AIM Rule 26
The following information is being disclosed for the purposes of Rule 26 of the AIM Rules for Companies.
Description of the Business
Gensource is a fertilizer development company headquartered in Saskatoon, Canada, focused on advancing global food security by supplying key macronutrients at an affordable cost with a sustainable and modular approach to potash production.
The Company’s primary focus is the development of the Tugaske Project, located in Saskatchewan. It is intended that the Tugaske Project will be executed through the Tugaske SPV, incorporated as KClean Potash Corporation, in which the Company is anticipated to have a 67% interest, with the remaining 33%. interest being held by the Company’s offtake partner, HELM.
With a modular and innovative approach to potash production, the Company believes its technology and business model will be the future for potash development. The Company operates under a business model that has two key components:
(a) vertical integration to ensure that all production capacity built is directed, and pre-sold, to a specific market, eliminating market-side risk. In the case of the Tugaske Project, this will be accomplished through the Offtake Agreement with HELM; and
(b) technical innovation which will allow for a modular and economic potash production facility powered by low carbon energy. By using selective solution mining techniques, salt tailings are completely avoided, and corresponding brine ponds are not required thus eliminating decommissioning risk. The elimination of salt tailing and brine ponds removes a major negative environmental aspect of potash mining.
Following the construction of the Tugaske Project, the Company intends to develop other potash projects, within the wider Vanguard Area (the area in which the Tugaske Project is located) and the Lazlo Area, using the same potash production module as it is developing for the Tugaske Project. Further, the Company believes its modular approach will allow for the development of other known potash resources around the world where traditional large projects have proven uneconomic.
Country of Incorporation and Main Country of Operation
Gensource Potash Corporation is incorporated in Canada under the Saskatchewan Business Corporations Act with registered number 37352X. As the Company is incorporated in Canada, shareholders’ rights may be different from the rights of shareholders in a UK incorporated company. Gensource is a potash development company currently active in Saskatchewan, Canada.
Details of any other Exchanges or Trading Platforms
The Company’s common shares are dual listed on the Toronto Stock Venture Exchange under the symbol “GSP” and the AIM market of the London Stock Exchange under the symbol “GSP”.

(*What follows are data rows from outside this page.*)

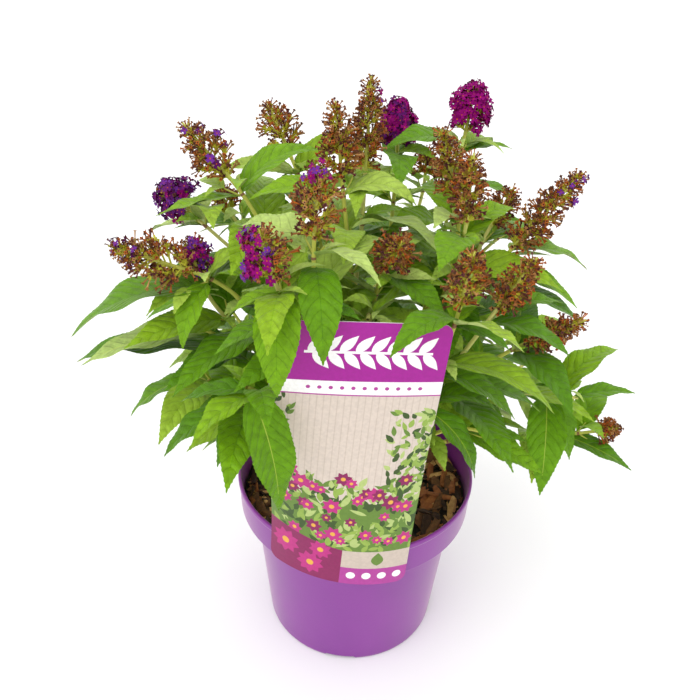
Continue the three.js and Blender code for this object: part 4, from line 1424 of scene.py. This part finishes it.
def disc(x, y, radius, sides):
    angle = ring_angles(sides)
    return np.stack([x + radius * np.cos(angle), y + radius * np.sin(angle)], axis=1)


def bar(x0, y0, x1, y1):
    return np.array([(x0, y0), (x1, y0), (x1, y1), (x0, y1)], float)


def petal(x, y, angle, length, width):
    """A pointed leaf or petal from (x, y)."""
    t = np.linspace(0, 1, 9)
    half = width / 2 * np.sin(np.pi * t**0.8)
    along_it = np.concatenate([t * length, (t * length)[-2:0:-1]])
    across_it = np.concatenate([half, -half[-2:0:-1]])
    c, s = math.cos(angle), math.sin(angle)
    return np.stack([x + c * along_it - s * across_it, y + s * along_it + c * across_it], axis=1)


def daisy(x, y, radius, petals, ink):
    turns = [2 * math.pi * k / petals + x for k in range(petals)]
    shapes = [(petal(x, y, turn, radius, radius * 0.62), ink) for turn in turns]
    return [*shapes, (disc(x, y, radius * 0.26, 12), "gold")]


# Inks of the card, in the order of its materials.
INKS = dict(
    back=(232, 226, 220), magenta=(157, 14, 141), white=(243, 241, 240), sand=(207, 193, 181),
    leaf=(96, 128, 46), deep=(54, 80, 26), rose=(182, 40, 122), wine=(132, 24, 84), gold=(222, 168, 68),
    violet=(170, 58, 146), pale_green=(172, 190, 114), fold=(196, 181, 168), lime=(140, 168, 70),
)
FOLIAGE_INKS = ("leaf", "deep", "pale_green", "lime")


def printed_leaves(random, count, place, length, width):
    """Small leaves printed every way up, each at place() on the card."""
    art = []
    for _ in range(count):
        tone = FOLIAGE_INKS[int(random() * len(FOLIAGE_INKS))]
        spot, turn = place(), lerp(0.2, 2.9, random())
        shape = petal(*spot, turn, lerp(*length, random()), lerp(*width, random()))
        art.append((shape, tone))
    return art


def fence():
    """Thin upright lines on a sand-coloured ground."""
    lines = [lerp(4 - HALF, HALF - 4, k / 23) for k in range(24)]
    return [
        (bar(-HALF, 0, HALF, TOP), "sand"),
        *[(bar(x - 0.35, 90, x + 0.35, STRIP), "fold") for x in lines],
    ]


def climbers(random):
    """Leaves up both sides of the fence."""
    size = (5, 9), (2.4, 4)
    right = printed_leaves(
        random, 150, lambda: (HALF - 26 * random() ** 1.5, lerp(88, 158, random())), *size
    )
    left = printed_leaves(
        random, 60, lambda: (14 * random() ** 1.5 - HALF, lerp(88, 168, random())), *size
    )
    return right + left


def bands():
    """The header, and a white strip with a row of dots."""
    return [
        (bar(-HALF, HEADER, HALF, TOP), "magenta"),
        (bar(-HALF, STRIP, HALF, HEADER), "white"),
        (bar(-HALF, STRIP - 1, HALF, STRIP), "violet"),
        *[(disc(lerp(-30, 40, k / 10), (HEADER + STRIP) / 2, 1.4, 10), "violet") for k in range(11)],
    ]


def sprig():
    """A white sprig of leaves on the header."""
    y = TOP * 0.905
    shapes = [bar(-34, y - 0.9, 44, y + 0.9)]
    for k in range(8):
        x = 9.6 * k - 32
        shapes += [petal(x, y, 0.85, 16, 6.4), petal(x + 3, y, -0.85, 16, 6.4)]
    return [(shape, "white") for shape in shapes]


def flower_bed(random):
    """A hedge of leaves with small daisies."""
    x = np.linspace(-HALF, HALF, 40)
    hedge = np.stack([x, 82 + 4 * np.sin(x * 0.5) + 3 * np.sin(x * 0.21 + 1)], axis=1)
    art = [(np.array([*hedge, (HALF, 30), (-HALF, 30)]), "leaf")]
    art += printed_leaves(
        random, 280, lambda: (lerp(-HALF, HALF, random()), lerp(32, 96, random() ** 0.9)), (7, 14), (3, 5)
    )
    for k in range(34):
        x, y = lerp(5 - HALF, HALF - 5, (k + 0.5) / 34), lerp(42, 104, random())
        art += daisy(x, y, lerp(4, 7.5, random()), 7, ("rose", "wine", "rose")[k % 3])
    return art


def patches():
    """Large daisies on a dark patch at the lower left, and a plain patch with dots beside it."""
    art = [(np.array([(-HALF, 0), (4, 0), (4, 34), (-HALF, 44)], float), "wine")]
    for x, y, radius in ((-40, 26, 12), (-19, 14, 11), (-12, 30, 9)):
        art += daisy(x, y, radius, 9, "rose")
    art += [(bar(4, 0, HALF, 34), "fold"), (bar(4, 0, HALF, 17), "violet")]
    art += [(disc(12 + 11.5 * k, 9.2, 3.4, 16), "white") for k in range(4)]
    return [*art, (petal(30, 20, 1.57, 13, 9), "leaf")]


def card_artwork():
    """A plain garden design: its shapes from back to front, each with its ink."""
    random = seeded(77)
    return [*fence(), *climbers(random), *bands(), *sprig(), *flower_bed(random), *patches()]


def stepped(polygon, step=4.0):
    """The polygon with corners added along its sides, so that it can bend with the card."""
    out = []
    for here, after in zip(polygon, np.roll(polygon, -1, axis=0)):
        steps = max(1, round(np.linalg.norm(after - here) / step))
        out += [lerp(here, after, k / steps) for k in range(steps)]
    return np.array(out)


def card_outline():
    """The card's edge, with rounded corners, anticlockwise."""
    r = CARD["corner"]
    corners = []
    for side, cy, first in ((1, r, -90), (1, TOP - r, 0), (-1, TOP - r, 90), (-1, r, 180)):
        for step in range(7):
            a = math.radians(first + 15 * step)
            corners.append((side * (HALF - r) + r * math.cos(a), cy + r * math.sin(a)))
    return stepped(np.array(corners))


def inside(points, polygon):
    """Which points lie in the polygon."""
    x, y = points[:, 0], points[:, 1]
    hit = np.zeros(len(points), bool)
    for (x0, y0), (x1, y1) in zip(polygon, np.roll(polygon, -1, axis=0)):
        if y0 != y1:
            hit ^= ((y0 > y) != (y1 > y)) & (x < (x1 - x0) * (y - y0) / (y1 - y0) + x0)
    return hit


def cut_sheet(edge, art):
    """The flat sheet as corners and triangles, cut along its edge and the printed shapes."""
    points, edges = [], []
    low, high = edge.min(0) - 1, edge.max(0) + 1
    for polygon in [edge, *[np.clip(stepped(shape), low, high) for shape, _ in art]]:
        first, count = len(points), len(polygon)
        points += [Vector(p) for p in polygon]
        edges += [(first + k, first + (k + 1) % count) for k in range(count)]
    points += [Vector((x, y)) for x in np.arange(4 - HALF, HALF, 5.0) for y in np.arange(4, TOP, 9.0)]
    flat, _, faces, *_ = geometry.delaunay_2d_cdt(points, edges, [], 0, 1e-3)
    flat = np.array([tuple(p) for p in flat])
    faces = np.array([face for face in faces if len(face) == 3])
    return flat, faces[inside(flat[faces].mean(axis=1), edge)]


def make_card():
    """One sheet, in which each printed shape is a patch of its own ink."""
    edge, art, names = card_outline(), card_artwork(), list(INKS)
    flat, faces = cut_sheet(edge, art)
    centres = flat[faces].mean(axis=1)
    paints = np.zeros(len(faces), int)
    for shape, ink in art:
        paints[inside(centres, shape)] = names.index(ink)
    depths = (0.0, CARD["thickness"] * CARD["sheet"])
    front, back = (np.array([card_place(x, y, depth) for x, y in flat]) for depth in depths)
    rim = np.array([card_place(x, y, depth) for depth in depths for x, y in edge])
    soup = Soup()
    soup.add(front, faces, paints)
    soup.add(back, faces[:, ::-1], names.index("back"))
    soup.add(rim, grid_faces(2, len(edge), closed=True)[:, [0, 3, 2, 1]], names.index("white"))
    return soup


def card_materials():
    inks = []
    gloss = dict(Specular_IOR_Level=0.3, Coat_Weight=0.1, Coat_Roughness=0.25)
    for ink, colour in INKS.items():
        paint = Paint(f"ink_{ink}", linear(*colour), 0.4, **gloss)
        paint.tone(paint.noise(420, 2), linear(*colour), 0.05)
        paint.bump(paint.noise(60, 1), 0.12)
        inks.append(paint.material)
    return inks


# ---- Assembly ----

MOST_TRIANGLES = 190000  # in one piece of florets


def put(obj, slot, *nodes):
    """The piece rides on the part's one body and stands in for these nodes."""
    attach(obj, "root")
    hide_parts(*nodes)


def put_foliage(soup, name, materials):
    put(soup.piece(name, materials), "foliage", *FOLIAGE)


def put_florets(blossom):
    """The florets as one or more pieces, each of whole batches."""
    part, total, count = Soup(), 0, 0
    for batch in zip(blossom.points, blossom.faces, blossom.paints, blossom.maps):
        size = len(batch[1])
        if total + size > MOST_TRIANGLES:
            put_foliage(part, f"florets_{count}", BLOSSOM_PAINT)
            part, total, count = Soup(), 0, count + 1
        part.add(*batch)
        total += size
    put_foliage(part, f"florets_{count}", BLOSSOM_PAINT)


def make_plant():
    growths, room = grow()
    high, low, young, twigs = leaf_soups(growths, room)
    blossom = Soup()
    stems(growths, twigs)
    for growth in growths:
        for order, (path, _, _, spike, _) in enumerate(growth.shoots):
            if spike:
                panicle(growth, order, path, spike, twigs, blossom)
    for soup, name in ((high, "leaves_high"), (low, "leaves_low"), (young, "leaves_young")):
        put_foliage(soup, name, LEAF_PAINT)
    put_foliage(twigs, "twigs", STEM_PAINT)
    put_florets(blossom)
    wood = [
        mottled("trunk_bark", (92, 72, 46), (150, 124, 84), 0.85, 300, 0.5),
        mottled("bough_bark", (128, 122, 62), (164, 156, 88), 0.7, 220, 0.2),
    ]
    put(trunk_and_boughs(growths).piece("trunk_and_boughs", wood), "stem_wood", *WOOD)


STAGE = dict(
    floor_size=12,  # metres
    floor_tone=0.93,
    sky=1.16,
    sun=0.9,
    sun_angle=50,
    sun_from=(-0.45, -0.6, 1.0),
)


def make_stage():
    """A plain white floor under an even white sky, with one large soft light from the upper left."""
    bpy.ops.mesh.primitive_plane_add(size=STAGE["floor_size"], location=(0, 0, -0.0002))
    floor = bpy.context.object
    floor.name = "floor"
    tone = STAGE["floor_tone"]
    paint = Paint("floor_white", (tone, tone, tone, 1), 0.9, Specular_IOR_Level=0.1)
    floor.data.materials.append(paint.material)
    world = bpy.data.worlds.new("studio")
    bpy.context.scene.world = world
    world.use_nodes = True
    sky = world.node_tree.nodes["Background"].inputs
    sky["Color"].default_value = (1, 1, 1, 1)
    sky["Strength"].default_value = STAGE["sky"]
    lamp = bpy.data.lights.new("softbox", "SUN")
    lamp.energy = STAGE["sun"]
    lamp.angle = math.radians(STAGE["sun_angle"])
    light = linked("softbox", lamp)
    light.rotation_euler = Vector(STAGE["sun_from"]).to_track_quat("Z", "Y").to_euler()


# The photo's camera, as fitted to the pot: its place in millimetres, its pitch and roll in degrees, the
# photo's focal length and size in pixels, and the sensor's width in millimetres.
CAMERA = dict(
    place=(-7.7, -501.1, 581.5), pitch=32.47, roll=1.96, focal_pixels=800, frame_pixels=700, sensor=36
)


def make_camera():
    data = bpy.data.cameras.new("camera")
    data.sensor_width = CAMERA["sensor"]
    data.lens = CAMERA["focal_pixels"] / CAMERA["frame_pixels"] * CAMERA["sensor"]
    camera = linked("camera", data)
    pitched = Matrix.Rotation(math.radians(90 - CAMERA["pitch"]), 4, "X")
    rolled = Matrix.Rotation(math.radians(CAMERA["roll"]), 4, "Z")
    camera.matrix_world = Matrix.Translation(Vector(CAMERA["place"]) * MM) @ pitched @ rolled
    bpy.context.scene.camera = camera


make_plant()
put(make_pot(), "pot_plastic", "pot")
put(make_mulch().piece("mulch", mulch_materials(), sharp=28), "bark_mulch", "bark")
put(make_card().piece("care_card", card_materials(), sharp=30), "printed_card", "card")
make_stage()
make_camera()
bpy.context.scene.view_settings.view_transform = "Standard"
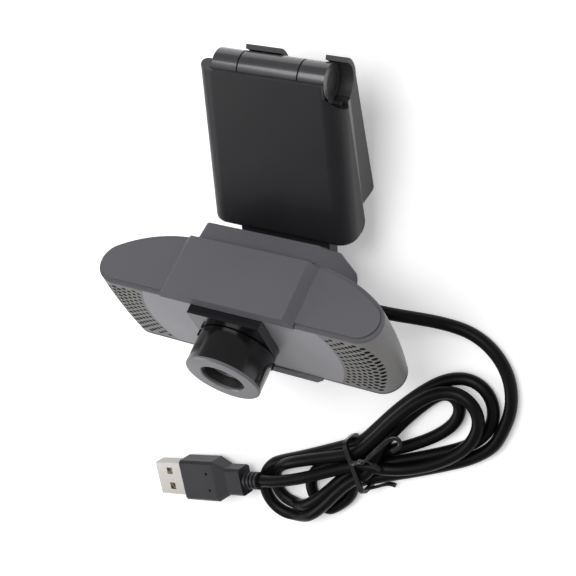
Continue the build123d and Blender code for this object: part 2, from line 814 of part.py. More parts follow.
# ---------------------------------------------------------------- hinge and tilt hardware
pin_half = hinge_half - cap_thickness
with BuildPart() as hinge_pin:
    with BuildSketch(CLIP):
        Circle(pin_radius)
    extrude(amount=pin_half, both=True)

with BuildPart() as hinge_caps:
    for high in (hinge_half - 2 * seat_gap, -pin_half):
        with BuildSketch(CLIP.offset(-high)):
            Circle(cap_radius - seat_gap / 2)
        extrude(amount=cap_thickness - 2 * seat_gap)

with BuildPart() as hinge_washers:
    for high in (knuckle_inner - seat_gap / 2, -centre_knuckle_half - seat_gap / 2):
        with BuildSketch(CLIP.offset(-high)):
            Circle(washer_radius)
            Circle(pin_radius + run_gap, mode=Mode.SUBTRACT)
        extrude(amount=knuckle_gap - seat_gap)

with BuildPart() as tilt_pin:
    with BuildSketch(CLIP):
        with Locations((tilt_along, tilt_out)):
            Circle(tilt_pin_radius)
    extrude(amount=tilt_half + move_gap + ear_thickness, both=True)

with BuildPart() as tilt_washers:
    for high in (tilt_half + move_gap - seat_gap / 2, -tilt_half - seat_gap / 2):
        with BuildSketch(CLIP.offset(-high)):
            with Locations((tilt_along, tilt_out)):
                Circle(tilt_barrel_radius)
                Circle(tilt_pin_radius + run_gap, mode=Mode.SUBTRACT)
        extrude(amount=move_gap - seat_gap)

# ---------------------------------------------------------------- clip leg
leg_front = -frame_out - seat_gap


def leg_profile(front, top):
    """Side view of the leg: thin at the hinge, thick at the heel."""
    with BuildSketch() as shape:
        with BuildLine():
            Line((top, front), (top, -leg_back_top))
            CenterArc((leg_heel_along, leg_heel_out), heel_radius, 0, 360)
            Line((leg_plate_end, front), (leg_plate_end, front + leg_front))
        make_hull()
    return shape.sketch


def wrap_sketch():
    """Section of the wall that wraps behind the hinge knuckles."""
    with BuildSketch() as shape:
        with BuildLine():
            outer = CenterArc((0, 0), lug_radius, -wrap_lead, wrap_lead - wrap_root)
            inner = CenterArc((0, 0), wrap_inner, -wrap_lead, wrap_lead - wrap_root)
            Line(outer @ 0, inner @ 0)
            Line(outer @ 1, inner @ 1)
        make_face()
    return shape.sketch


boss_reach = leg_back_top - leg_wall / 2 + leg_front
with BuildPart() as leg_shell:
    with BuildSketch(CLIP):
        add(leg_profile(leg_front, leg_top))
    extrude(amount=leg_half, both=True)
    with BuildSketch(CLIP):
        add(leg_profile(leg_wall + inner_plate, leg_hollow_top - leg_wall))
        offset(amount=-leg_wall)
    extrude(amount=leg_half - leg_wall, both=True, mode=Mode.SUBTRACT)
    with BuildSketch(FACE.offset(leg_front)):
        add(clip_screw_sketch(clip_boss_radius))
    extrude(amount=-boss_reach)
    with BuildSketch(FACE.offset(leg_front)):
        add(clip_screw_sketch(clip_screw_radius))
    extrude(amount=-boss_reach + leg_wall / 2, mode=Mode.SUBTRACT)
    for high, low in ((lug_span[1], lug_span[0]), (leg_half, shoulder_start)):
        plane, length = clip_span(high, low)
        with BuildSketch(plane):
            add(wrap_sketch())
        extrude(amount=length)
    with BuildSketch(CLIP):
        Circle(wrap_inner)
    extrude(amount=2 * leg_half, both=True, mode=Mode.SUBTRACT)

with BuildPart() as leg_frame:
    with BuildSketch(FACE.offset(-frame_out)):
        with Locations((0, -(frame_top + leg_plate_end) / 2)):
            Rectangle(2 * (leg_half + leg_lip), leg_plate_end - frame_top)
    extrude(amount=inner_plate)
    with BuildSketch(FACE.offset(-plate_gap)):
        with Locations((0, -(pad_span[0] + pad_span[1]) / 2)):
            Rectangle(2 * pad_half, pad_span[1] - pad_span[0])
    extrude(amount=-pad_thickness, mode=Mode.SUBTRACT)
    with BuildSketch(FACE.offset(-plate_gap)):
        add(clip_screw_sketch(clip_head_radius + run_gap))
    extrude(amount=-clip_head, mode=Mode.SUBTRACT)
    with BuildSketch(FACE.offset(-plate_gap)):
        add(clip_screw_sketch(clip_screw_radius + run_gap))
    extrude(amount=-inner_plate, mode=Mode.SUBTRACT)
    with BuildSketch(CLIP):
        Circle(knuckle_radius)
        with Locations(((web_span[0] + frame_top) / 2, -(plate_gap + frame_out) / 2)):
            Rectangle(frame_top - web_span[0], inner_plate)
    extrude(amount=centre_knuckle_half, both=True)
    with BuildSketch(CLIP):
        Circle(pin_radius + run_gap)
    extrude(amount=centre_knuckle_half, both=True, mode=Mode.SUBTRACT)

with BuildPart() as leg_pad:
    with BuildSketch(FACE.offset(-plate_gap)):
        with Locations((0, -(pad_span[0] + pad_span[1]) / 2)):
            Rectangle(2 * (pad_half - seat_gap), pad_span[1] - pad_span[0] - 2 * seat_gap)
    extrude(amount=-pad_thickness)

with BuildPart() as leg_screws:
    with BuildSketch(FACE.offset(-plate_gap - seat_gap)):
        add(clip_screw_sketch(clip_head_radius))
    extrude(amount=-clip_head + seat_gap)
    with BuildSketch(FACE.offset(-plate_gap - clip_head)):
        add(clip_screw_sketch(clip_screw_radius))
    extrude(amount=-(boss_reach - leg_front - plate_gap - clip_head - leg_wall / 2 - move_gap))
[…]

Admission Documents and Circulars
Please view our AIM Admission Document and our May 27, 2022 Management Information Circular
The Names of the Directors and Biographical Details
Board Committees and Responsibilities
As a Canadian incorporated company, the Company will not be subject to takeover regulation in the UK and the Takeover Code will not apply to the Company. Please refer to the Company’s AIM Admission Document for details on Canadian laws, regulations, rules and policies application to the Company in respect of takeover bids.
AIM RULE 17 DISCLOSURE
When acquiring shares in the Company, Shareholders are entitled under Canadian securities laws to categorise themselves as “objecting” (“OBOs”) or “non-objecting” (“NOBOs”). By registering as such, which they usually do through the entity through which they acquired their shares, OBOs are noting that they object to their interest and their details being disclosed to the Company, in respect of interests up to 10 per cent. of the issued share capital of the Company after which level Canadian securities law makes disclosure mandatory. NOBOs on the other hand are noting the fact that they do not object to their shareholdings and their details being disclosed to the Company.
Rule 17 of the AIM Rules requires, inter alia, that an AIM quoted company must notify the market of any changes of which it is aware to its Shareholders’ interests in 3 per cent. or more of the Common Shares and changes thereto (of any movements through a percentage point upwards or downwards). The Shareholders approved on 18 June 2021 a resolution to amend the By-laws, effective from Admission and conditional upon the continued admission of the Common Shares to trading on AIM, to require that Shareholders holding interests in 3 per cent. or more of the Common Shares inform the Company thereof and to inform the Company of relevant subsequent changes thereto.
Rights of Shareholders
As the Company is incorporated in Canada, shareholders’ rights may be different to rights of shareholders in a UK incorporated company.
This information was last reviewed on December 31, 2022.